On 11/09/2006 12:56 PM, Ludwik Kowalski wrote:


... we assume that true values do not fluctuate.

Fluctuations are not the issue. Everybody is assuming there
is an underlying distribution from which the samples are drawn,
and that this distribution is unchanging.

Distributions are
assumed to be due to random errors, which mean they are Gaussian.

In general random does not imply Gaussian. But for present
purposes let's restrict the discussion to the case where
the underlying distribution happens to be Gaussian.

The
question "1.2 or 0.4 ?" was posed in that context. Both answers cannot
possibly be correct.

Oh, but they can.

The notation A ± B is ambiguous. There are two different
probability distributions in play. If you have a cluster
of N observations (N=9 in this case), you can ask about
the statistics that govern drawing one more observation,
or you can ask about the statistics that govern drawing
one more entire cluster.

Different questions lead to different answers. In
either case the answer is denoted A ± B, so you can't
easily tell which question goes with a given answer.

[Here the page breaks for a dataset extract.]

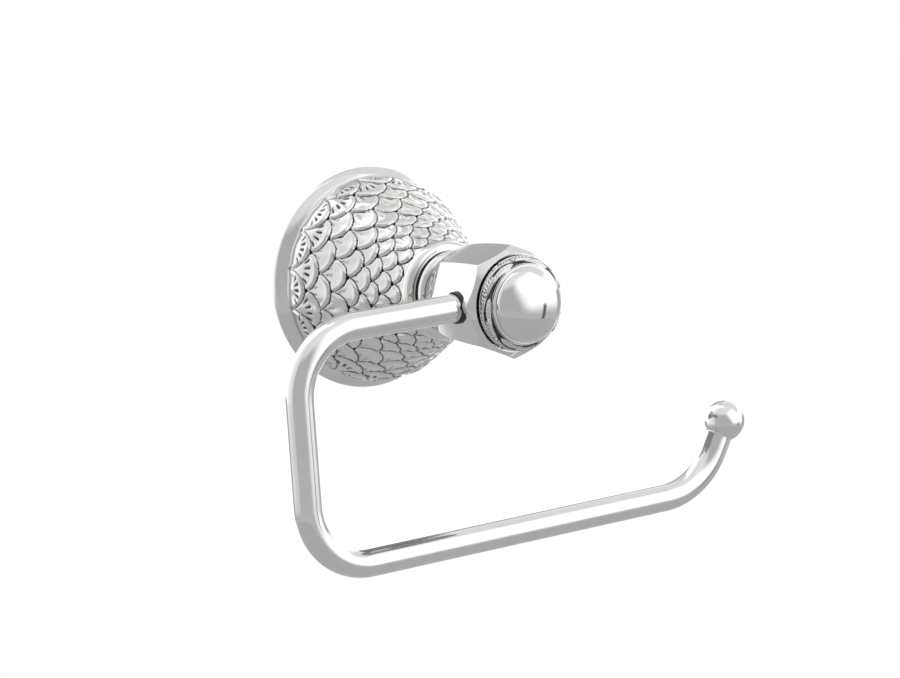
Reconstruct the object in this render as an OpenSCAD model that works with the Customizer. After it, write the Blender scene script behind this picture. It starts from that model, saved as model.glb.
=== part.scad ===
// Wall-mounted toilet paper holder with a swinging open arm.
// Origin: centre of the rosette's back face, on the wall. The post runs along -Y and Z is up.
// Every "depth" below is a distance from the wall along the post axis.

/* [Rosette] */
// Radius of the rosette's rim on the wall
rim_r = 33; // [30:0.5:40]
// Height of the plain edge at the rim
rim_edge = 0.8; // [0.5:0.1:1.5]
// How far the plain band runs in from the rim before the embossed field starts
band_in = 2.5; // [1.5:0.1:4]
// Depth at which the plain band ends
band_depth = 3.4; // [2.5:0.1:5]
// How far the shoulder, where the cone starts, lies in from the rim
shoulder_in = 3.8; // [3:0.1:6]
// Depth of the shoulder
shoulder_depth = 12; // [9:0.5:14]
// Slope of the cone's side, measured from the post axis
cone_angle = 27.3; // [22:0.1:32]
// Thickness of the rosette's shell
shell_t = 1.3; // [0.8:0.1:2]
// Radius of the hole in the rosette's nose
nose_hole_r = 9; // [6:0.5:10]

/* [Collar and neck] */
// Radius of the rosette's nose, where the collar sits
nose_r = 14.3; // [12:0.1:16]
// Length of the collar
collar_len = 3.3; // [2.5:0.1:5]
// Radius of the collar's front edge
collar_front_r = 12.1; // [10:0.1:12.5]
// Radius of the washer between the collar and the neck ring
washer_r = 11.1; // [8:0.1:11.5]
// Thickness of that washer
washer_t = 1; // [0.5:0.1:2]
// Radius of the neck ring
neck_ring_r = 12; // [10:0.1:12.5]
// Length of the neck ring
neck_ring_len = 2.5; // [1.5:0.1:4]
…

This is a perennial source of confusion. I misunderstood
a question on this topic, on this list, just a couple of
weeks ago.

I fleshed out and cleaned up the explanation and put it
up at
http://www.av8n.com/physics/uncertainty.htm#sec-samples

This includes a possibly-helpful diagram
http://www.av8n.com/physics/uncertainty.htm#fig-sample-mean
showing the relationships among the quantities of interest.